この「一枚の充電カード」で利用できる充電器に、日産・三菱両ディーラーの充電器も入ってくると、私は考えています。(そうでなければ、わざわざ「一枚の」という表現をするとは考えられませんから。)
7.個人的意見
認証器が設置された充電器を、料金を払ってLEAFもアウトランダーも公平に利用する。その姿が間もなく実現されようとしている今、わざわざこのような議論をすることに、どのような意味があるのでしょうか。
そして、本来商売敵であるカーメーカーが手を組み、共同で会社を立ち上げてまでの充電インフラの取り組みを進めている中、ユーザーサイドではいがみ合っている現状をメーカー側はどのように見ているのでしょうか。私は、少々さみしいものを感じます。

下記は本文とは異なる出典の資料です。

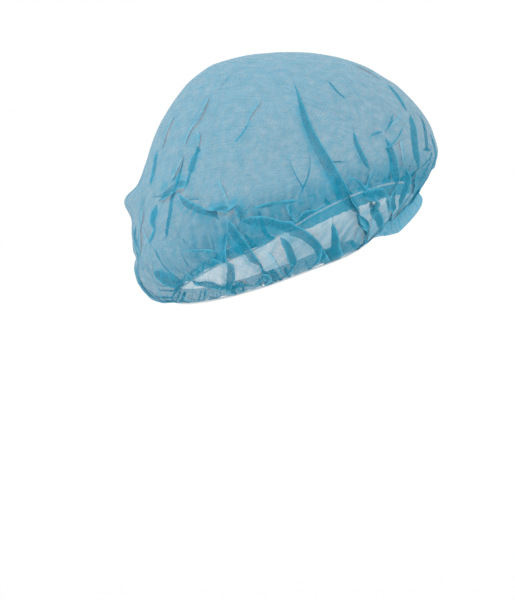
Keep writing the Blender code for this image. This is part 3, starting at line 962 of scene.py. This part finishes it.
class CAP_OT_cloth(bpy.types.Operator):
    """Models the gathered bag of nonwoven cloth with its tucks and its turned edge"""

    bl_idname = "cap.add_cloth"
    bl_label = "Add cap cloth"

    def execute(self, context):
        shape = context.scene.cap_shape
        form = Form(shape)
        mesh = cut_disc(shape)
        flat = read_vectors(mesh.vertices, "co")
        share = np.hypot(flat[:, 0], flat[:, 1])
        turn = np.arctan2(flat[:, 1], flat[:, 0])
        angle = turn + COLUMN_CROWDING * np.cos(turn)
        run = np.maximum(share - 1.0, 0.0) * shape.edge_width / EDGE_SHARE
        rest = form.bag(angle, np.minimum(share, 1.0))
        edge = run > 0.0
        rest[edge] = form.edge(angle[edge], (run * form.edge_kept(angle))[edge])[0]
        write_places(mesh, rest)
        normals = read_vectors(mesh.vertex_normals, "vector")
        if normals[np.argmax(rest[:, 2]), 2] < 0.0:
            mesh.flip_normals()
            normals = -normals

        places, web = fold_cloth(form, share, angle, rest, normals)
        write_places(mesh, places)
        soften(mesh)

        radius = 0.5 * shape.cut_width
        out_to = np.minimum(share, 1.0) * (radius - shape.edge_width) + run
        laid = np.stack([out_to * np.cos(turn), out_to * np.sin(turn), np.zeros_like(turn)], axis=1)
        add_attribute(mesh, "cloth_place", laid, "FLOAT_VECTOR", "vector")
        for name, values in web.items():
            add_attribute(mesh, name, values)
        mesh.shade_smooth()
        mesh.set_sharp_from_angle(angle=math.radians(SHARP_FOLD))
        piece = add_piece("cap_nonwoven", mesh, nonwoven_material(context.scene.cap_finish))
        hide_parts("cap_cloth")
        return {"FINISHED"}


class CAP_OT_elastic(bpy.types.Operator):
    """Models the thin elastic round the opening"""

    bl_idname = "cap.add_elastic"
    bl_label = "Add elastic"

    def execute(self, context):
        shape = context.scene.cap_shape
        form = Form(shape)
        bm = bmesh.new()
        bmesh.ops.create_circle(bm, cap_ends=False, radius=shape.elastic_radius, segments=ELASTIC_SIDES)
        bmesh.ops.rotate(bm, verts=bm.verts[:], cent=(0.0, 0.0, 0.0),
                         matrix=Matrix.Rotation(math.radians(90.0), 3, "X"))
        bmesh.ops.translate(bm, verts=bm.verts[:], vec=(1.0, 0.0, 0.0))
        mesh = spun_mesh("cap_elastic", bm, ELASTIC_STEPS)
        ring = read_vectors(mesh.vertices, "co")
        angle = np.arctan2(ring[:, 1], ring[:, 0])
        away = np.hypot(ring[:, 0], ring[:, 1]) - 1.0
        wound = 0.5 + 0.5 * np.cos(ELASTIC_TURNS * angle + np.arctan2(ring[:, 2], away))
        swell = 1.0 + YARN_HEIGHT / shape.elastic_radius * (wound - 1.0)
        places = form.elastic(angle) + form.outward(angle) * (swell * away)[:, None]
        places[:, 2] += swell * ring[:, 2]
        write_places(mesh, places)
        add_attribute(mesh, "wound", wound)
        mesh.shade_smooth()
        piece = add_piece("cap_elastic", mesh, elastic_material(context.scene.cap_finish))
        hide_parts("elastic_band")
        return {"FINISHED"}


class CAP_OT_stage(bpy.types.Operator):
    """Sets the pale floor, the soft light and the camera"""

    bl_idname = "cap.set_stage"
    bl_label = "Set stage"

    def execute(self, context):
        stage = context.scene.cap_stage
        bm = bmesh.new()
        bmesh.ops.create_circle(bm, cap_ends=True, radius=FLOOR_RADIUS, segments=FLOOR_SIDES)
        bmesh.ops.translate(bm, verts=bm.verts[:], vec=(0.0, 0.0, FLOOR_HEIGHT))
        floor = add_object("pale_floor", new_mesh("pale_floor", bm))
        floor.data.materials.append(new_material("matt_pale_floor", FLOOR_HEX, {"Roughness": 0.9})[0])

        world = bpy.data.worlds.new("soft_white_room")
        world.use_nodes = True
        room = world.node_tree.nodes["Background"].inputs
        room["Color"].default_value = (1.0, 1.0, 1.0, 1.0)
        room["Strength"].default_value = WORLD_STRENGTH
        context.scene.world = world
        context.scene.view_settings.view_transform = "Standard"
        context.scene.cycles.transparent_max_bounces = LAYERS_SEEN
        for name, azimuth, elevation, width, strength in SUNS:
            light = bpy.data.lights.new(name, "SUN")
            light.angle = math.radians(width)
            light.energy = strength
            lamp = add_object(name, light)
            lamp.location = toward(math.radians(azimuth), math.radians(elevation))
            lamp.rotation_euler = lamp.location.to_track_quat("Z", "Y").to_euler()

        back = toward(stage.azimuth, stage.elevation)
        right = Vector((0.0, 0.0, 1.0)).cross(back).normalized()
        up = back.cross(right)
        aim = right * stage.aim_right + up * stage.aim_up
        lens = bpy.data.cameras.new("camera")
        lens.sensor_width = SENSOR
        lens.lens = SENSOR * stage.distance / stage.view_height
        camera = add_object("camera", lens)
        camera.location = aim + back * stage.distance
        camera.rotation_euler = back.to_track_quat("Z", "Y").to_euler()
        context.scene.camera = camera
        return {"FINISHED"}


def toward(azimuth, elevation):
    """Direction from the cap, azimuth 0 at -Y and turning towards +X."""
    return Vector((math.sin(azimuth) * math.cos(elevation), -math.cos(azimuth) * math.cos(elevation),
                   math.sin(elevation)))


class CAP_PT_panel(bpy.types.Panel):
    """Lists the cap's pieces in the sidebar"""

    bl_label = "Bouffant cap"
    bl_idname = "CAP_PT_panel"
    bl_space_type = "VIEW_3D"
    bl_region_type = "UI"
    bl_category = "Cap"

    def draw(self, context):
        layout = self.layout
        for operator in PIECES:
            layout.operator(operator.bl_idname)
        layout.prop(context.scene.cap_shape, "gathers")
        layout.prop(context.scene.cap_finish, "cloth_cover")


PIECES = (CAP_OT_cloth, CAP_OT_elastic, CAP_OT_stage)
CLASSES = (CapShape, CapFinish, CapStage, *PIECES, CAP_PT_panel)


def register():
    """Makes the settings, operators and panel known to Blender."""
    for cls in CLASSES:
        bpy.utils.register_class(cls)
    bpy.types.Scene.cap_shape = PointerProperty(type=CapShape)
    bpy.types.Scene.cap_finish = PointerProperty(type=CapFinish)
    bpy.types.Scene.cap_stage = PointerProperty(type=CapStage)


def unregister():
    """Takes them away again."""
    del bpy.types.Scene.cap_stage
    del bpy.types.Scene.cap_finish
    del bpy.types.Scene.cap_shape
    for cls in reversed(CLASSES):
        bpy.utils.unregister_class(cls)


def main():
    """Builds the whole look."""
    register()
    bpy.ops.cap.add_cloth()
    bpy.ops.cap.add_elastic()
    bpy.ops.cap.set_stage()


if __name__ == "__main__":
    main()
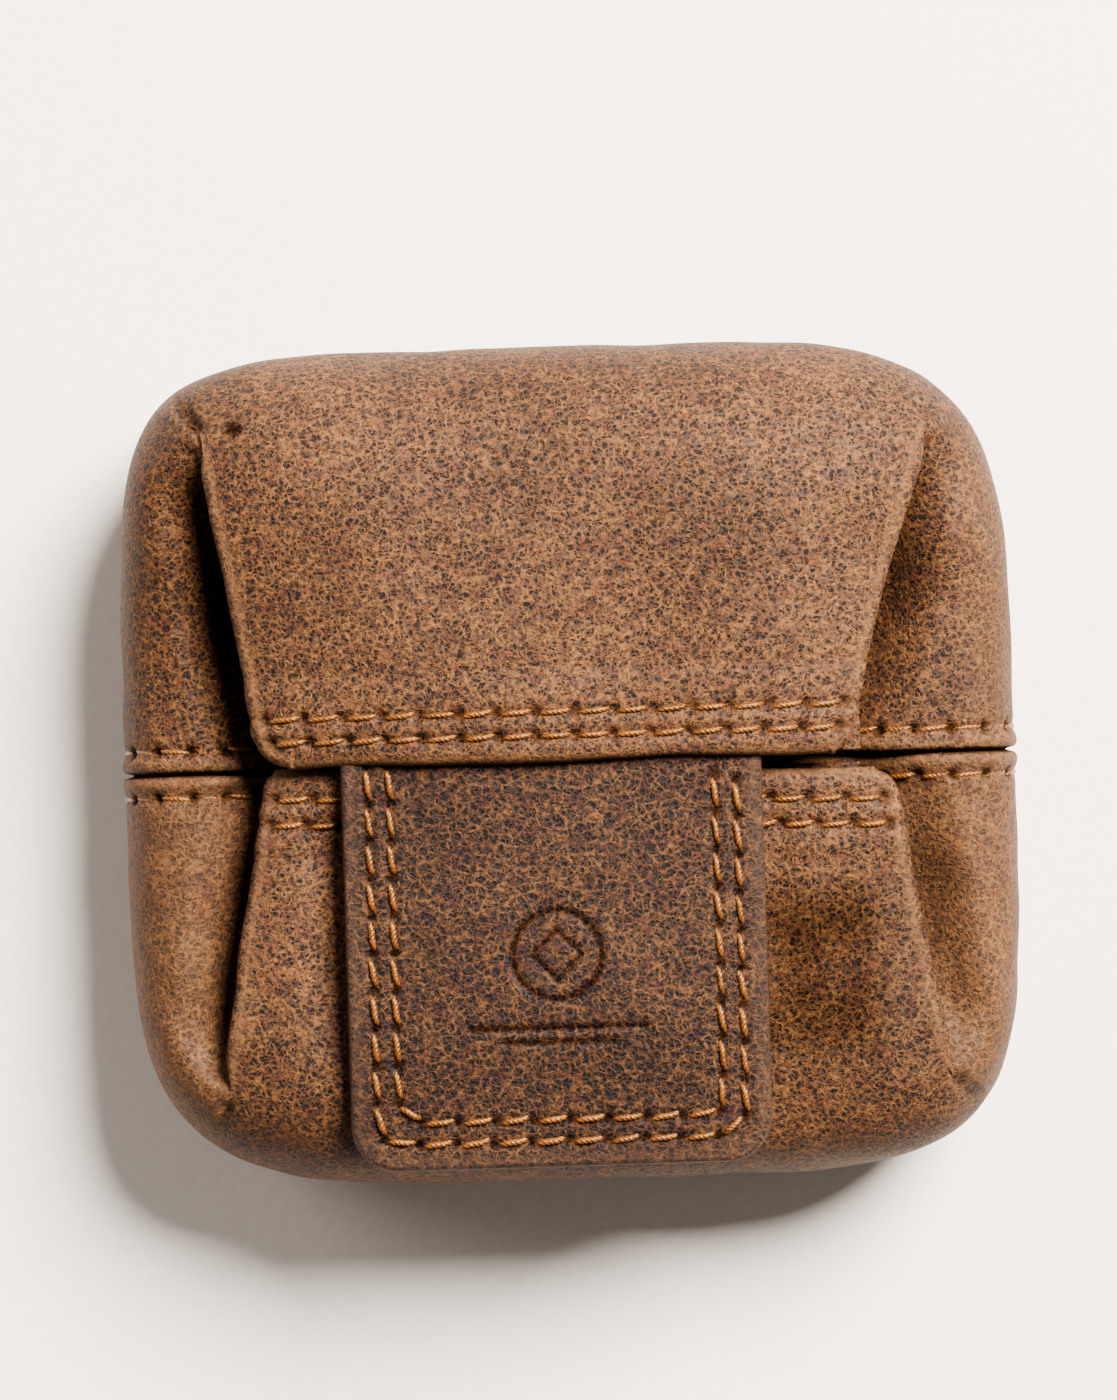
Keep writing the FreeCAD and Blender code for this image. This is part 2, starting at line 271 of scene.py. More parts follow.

また、本議論の発端となったとも言える国沢さんですが、その方について私は疑問を持っています。
こちらのサイトを見ていただければ分かりますが、国沢さんは元々、電気自動車を1回の移動距離が10km以内のシティコミューター以外には使えない存在と断定し、EVで長距離を移動しようとすることや、そもそも電気自動車自体を否定的に論じていた方、というのが私の認識です。
他にも
色々なトラブルを起こしていきている方のようですし、そのような方の発言を元に、両社ユーザーが非難しあうなんてバカバカしくないでしょうか。
そしてこういった状況を見て、これからEVやPHEVに乗りかえようとする方が二の足を踏んでしまえば、それこそEV・PHEVの普及を妨害するものに他なりません。